When we hear a term like rabies, we may imagine a snarling dog, acting erratically and foaming at the mouth (spoiler alert — break out some tissues before you watch the ending of “Old Yeller”). Sometimes we may overlook the fact that many (but not all) animals in the wild also carry this deadly and very communicable disease. And rabies is just one of the outdoor dangers dogs face.
A variety of outdoor critters, everything from bats to rats, raccoons, skunks, and even cattle, can become infected and transmit rabies. Infected animals spread the disease through scratches or bites.

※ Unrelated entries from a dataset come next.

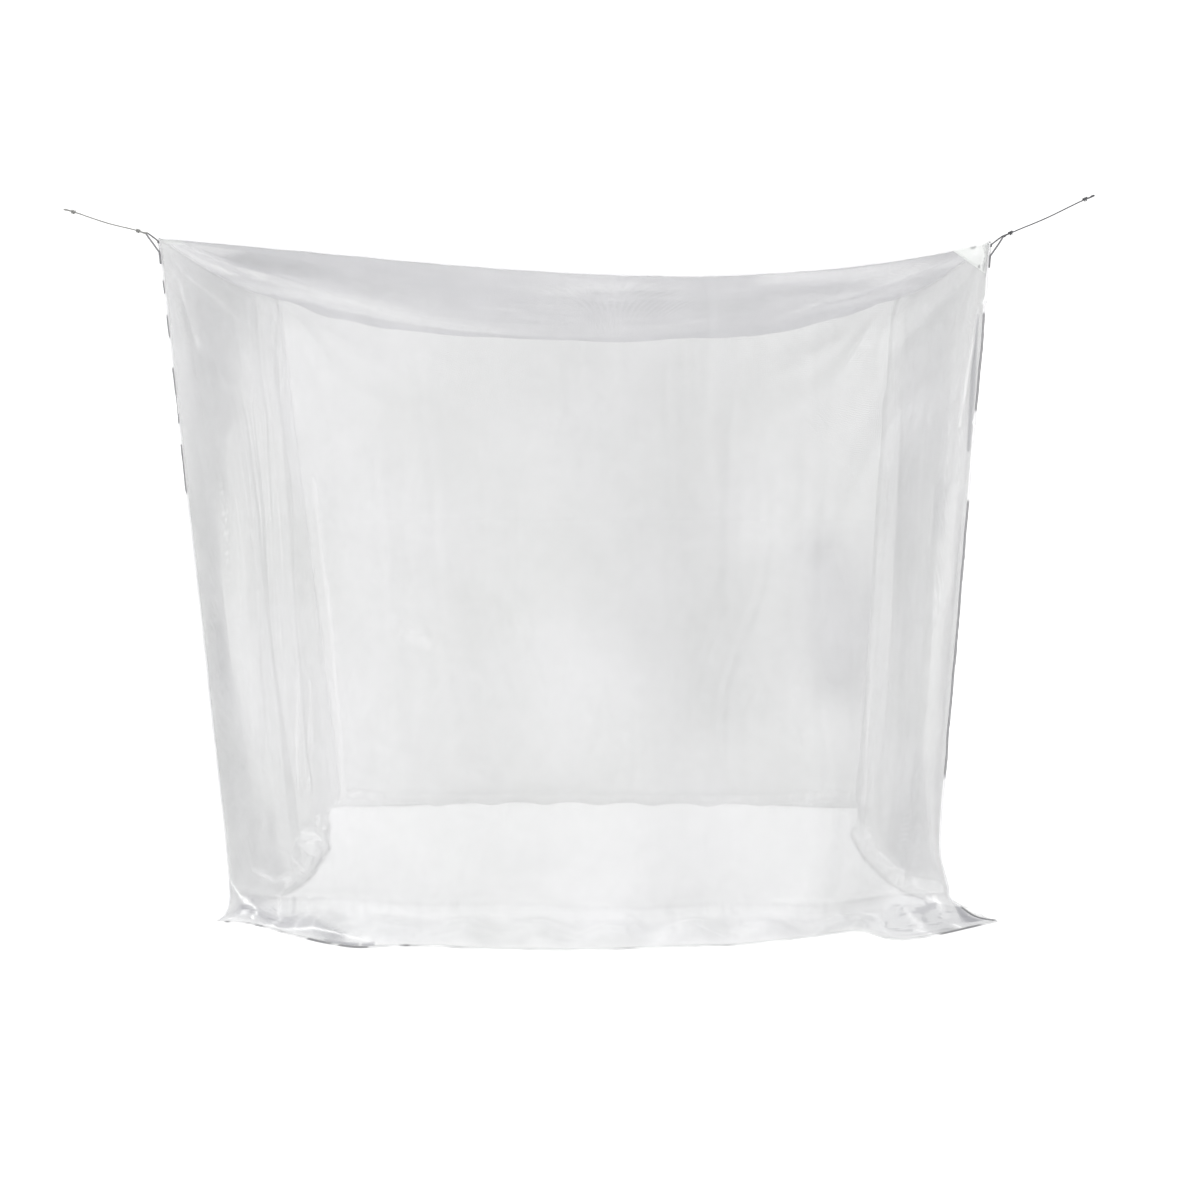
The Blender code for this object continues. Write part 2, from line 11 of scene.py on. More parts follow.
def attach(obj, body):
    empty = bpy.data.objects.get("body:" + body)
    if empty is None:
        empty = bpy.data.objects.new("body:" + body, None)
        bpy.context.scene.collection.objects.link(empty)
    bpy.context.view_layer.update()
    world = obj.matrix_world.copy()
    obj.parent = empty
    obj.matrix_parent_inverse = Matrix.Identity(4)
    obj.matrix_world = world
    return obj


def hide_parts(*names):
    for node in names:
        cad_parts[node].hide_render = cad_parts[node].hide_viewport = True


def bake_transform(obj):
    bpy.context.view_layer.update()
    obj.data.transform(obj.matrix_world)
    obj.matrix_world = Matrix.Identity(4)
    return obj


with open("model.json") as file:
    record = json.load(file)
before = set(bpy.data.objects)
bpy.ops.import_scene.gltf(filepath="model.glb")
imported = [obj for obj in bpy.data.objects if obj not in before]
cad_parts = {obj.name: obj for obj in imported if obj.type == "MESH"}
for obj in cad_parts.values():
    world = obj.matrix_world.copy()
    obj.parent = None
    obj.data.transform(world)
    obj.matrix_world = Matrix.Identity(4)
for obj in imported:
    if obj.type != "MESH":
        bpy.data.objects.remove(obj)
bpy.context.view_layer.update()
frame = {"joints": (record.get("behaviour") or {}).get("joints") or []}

# The net as it hangs, as in the part's source

# Sag of each roof edge, and how far its lowest place leans to the edge's second corner
SAG = {"front": (0.080, 3.0), "right": (0.040, 0.0), "back": (0.136, 0.0), "left": (0.040, 0.0)}
EDGE_PULL = 0.030
ROOF_SAG = 0.030
PLEAT = 0.016
PLEAT_FROM_CORNER = 0.28
PLEAT_FROM_EDGE = 0.12
PLEATS = 3
# Where the walls' corners meet the floor, in from the roof's corners, and from there out to the hem's
FALL_INSET = {
    "front_left": (0.123, 0.138),
    "front_right": (0.097, 0.100),
    "back_right": (0.100, -0.050),
    "back_left": (0.180, -0.050),
}
CORNER_RUN = {
    "front_left": (0.020, 0.070),
    "front_right": (0.155, 0.010),
    "back_right": (0.050, 0.080),
    "back_left": (0.050, 0.080),
}
# By share along a side, how far out its wall meets the floor, and how far its hem lies from there
FALL_BOW = {
    "front": ((0.10, 0.045), (0.25, 0.080), (0.50, 0.105), (0.75, 0.080), (0.90, 0.040)),
    "right": ((0.30, -0.010), (0.70, -0.012)),
    "back": ((0.30, 0.010), (0.70, 0.010)),
    "left": ((0.29, 0.045), (0.45, 0.010), (0.62, -0.035), (0.84, -0.045)),
}
HEM_REACH = {
    "front": (
        (0.04, 0.075),
        (0.12, 0.165),
        (0.20, 0.235),
        (0.27, 0.205),
        (0.40, 0.215),
        (0.52, 0.205),
        (0.62, 0.180),
        (0.72, 0.165),
        (0.82, 0.105),
        (0.89, 0.075),
        (0.945, 0.170),
    ),
    "right": (
        (0.10, 0.060), (0.20, -0.020), (0.40, -0.055), (0.60, -0.060), (0.80, -0.045), (0.92, 0.012),
    ),
    "back": ((0.10, 0.100), (0.25, 0.150), (0.50, 0.165), (0.75, 0.150), (0.90, 0.100)),
    "left": (
        (0.08, 0.012), (0.20, -0.055), (0.40, -0.100), (0.60, -0.070), (0.80, -0.055), (0.93, -0.012),
    ),
}
# Folds, as shares along a side at the roof and at the floor, their width, and how far they push out
FOLDS = {
    "front": (
        (0.00, 0.07, 0.22, 0.022),
        (0.06, 0.17, 0.20, -0.018),
        (0.24, 0.29, 0.30, 0.016),
        (0.40, 0.42, 0.26, -0.016),
        (0.57, 0.56, 0.30, 0.018),
        (0.72, 0.70, 0.24, -0.014),
        (0.88, 0.83, 0.20, 0.020),
        (0.99, 0.93, 0.18, -0.022),
    ),
    "right": (
        (0.04, 0.10, 0.14, 0.026),
        (0.12, 0.20, 0.12, -0.022),
        (0.22, 0.30, 0.16, 0.018),
        (0.50, 0.46, 0.18, -0.016),
        (0.74, 0.68, 0.16, 0.020),
        (0.90, 0.86, 0.14, -0.020),
    ),
    "back": (
        (0.06, 0.10, 0.30, 0.020),
        (0.34, 0.32, 0.34, -0.018),
        (0.62, 0.64, 0.34, 0.016),
        (0.92, 0.90, 0.30, -0.018),
    ),
    "left": (
        (0.07, 0.14, 0.15, 0.022),
        (0.20, 0.25, 0.14, -0.020),
        (0.42, 0.40, 0.18, 0.018),
        (0.66, 0.60, 0.18, -0.018),
        (0.86, 0.80, 0.15, 0.022),
        (0.97, 0.92, 0.12, -0.020),
    ),
}
FOLD_GROWTH = 0.35
FOLD_FROM_SEAM = 0.16
HANG_ROWS = (0.0, 0.12, 0.30, 0.50, 0.70, 0.88, 1.0)
FLOOR_ROWS = (0.10, 0.36, 0.70, 1.0)
FLOOR_LIFTS = (0.018, 0.004, 0.001, 0.0)
KNEE = 0.050
RIPPLE = 0.020
RIPPLE_SLOPE = 0.35
RIPPLE_PITCH = 0.21
ON_HEM = 0.0026
FLAT = 0.0048
LOOP_REACH = 0.030
LOOP_RISE = 0.012
UPPER_LEG = (-0.007, -0.013)
LOWER_LEG = (-0.034, -0.062)
LOOP_SEAT = 0.0033
LOOP_TURN = {"front_left": -10.0, "front_right": 14.0, "back_right": 0.0, "back_left": 0.0}
RIBBON_WIDTH = 0.010
RIBBON = 0.001
CORD = 0.0015
CORD_RISE = {"front_left": math.radians(11.5), "front_right": math.radians(20.0)}
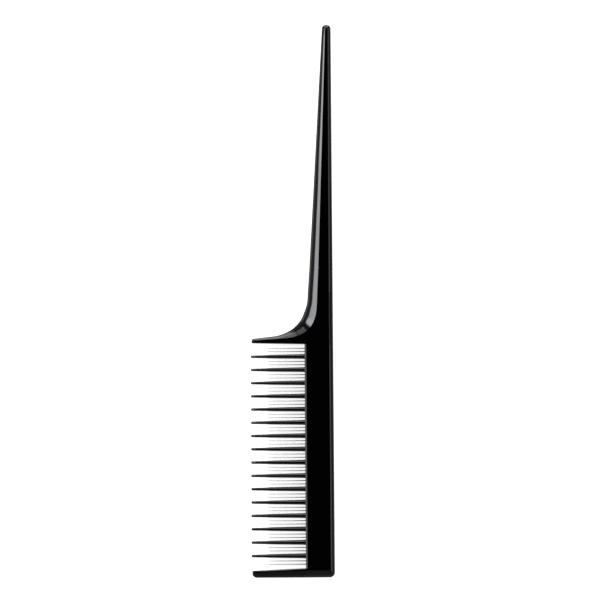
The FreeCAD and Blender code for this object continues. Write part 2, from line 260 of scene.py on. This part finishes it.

Unfortunately, rabies cases are on the rise in the United States and all around the world. The danger has increased so much that experts recommend anyone who works with or around animals should be vaccinated.
Once animals start showing signs of rabies, the disease is nearly always fatal.
The best way to protect your dog from this outdoor danger is to make sure he’s vaccinated.
Outdoor dangers: Leptospirosis
Rodents, foxes, raccoons and more also can carry the bacterial disease leptospirosis, which can be transmitted to dogs and people.
The disease is usually spread via contact with infected urine, urine-contaminated soil, water, food or bedding. Animals also can spread leptospirosis by a bite from an infected animal or by eating infected carcasses.
In people, the disease can cause flu-like symptoms and liver or kidney disease.
Dogs infected with leptospirosis may experience fever, muscle tenderness, increased thirst, changes in the frequency or amount of urination, dehydration, vomiting, diarrhea, loss of appetite, lethargy or jaundice.
Like people, dogs also can develop kidney and/or liver failure. They also can develop severe lung disease or bleeding disorders.
Just like with rabies, the best way to protect your dog from leptospirosis is to get a vaccine.
Outdoor dangers: Secure food storage
If you keep your dog’s bulky food bags outside in a garage, shed or other outbuilding, take precautions to keep it secure from rats, voles, squirrels or other rodents that can spread bacteria and disease.
Pour the dog food into containers, preferable large, plastic ones with air-tight lids, which will stop clever critters from invading and potentially contaminating the contents.
Outdoor dangers: Defense tactics
Sports coaches often say, “the best offense is a good defense” so be proactive to keep wildlife from invading outdoor spaces including:
- Keep lawns mowed and bushes, shrubs and trees trimmed. Overgrown areas can serve as an open invitation for many forms of wildlife to move in.
- Low-lying tree branches can allow squirrels and other rodents to hop onto rooftops and access areas like attics, chimneys and ducts, which can lead to them nesting indoors.
- Standing water is a way to attract mosquitos (another conversation) but also can serve as a source of drinking water that can draw in thirsty wild animals.
Outdoor dangers: Potential poison threats
While dog owners are conscious of the dangers pesticides, fertilizers and other chemicals pose their animals. On the other hand, we can’t control what our neighbors and local businesses do to protect their property from outdoor pests.
If your dog roams the neighborhood, he could easily come in contact with hazardous chemicals sprayed on a neighbors lawn or bite into a prairie dog, vole or other rodent that has been poisoned.
Never let dog bring a dead or dying animal into your home. If your dog manages to do that, be sure to take it away quickly. Your dog might be irritated with you for robbing them of their prize. But in the long run it’s better to do anything you can to protect them from illness or even death.
If your dog tangles with a critter outdoors, don’t think twice, take him to the vet. You and the vet can figure out the best course of action in order to keep your favorite four-legged friends safe from outdoor dangers.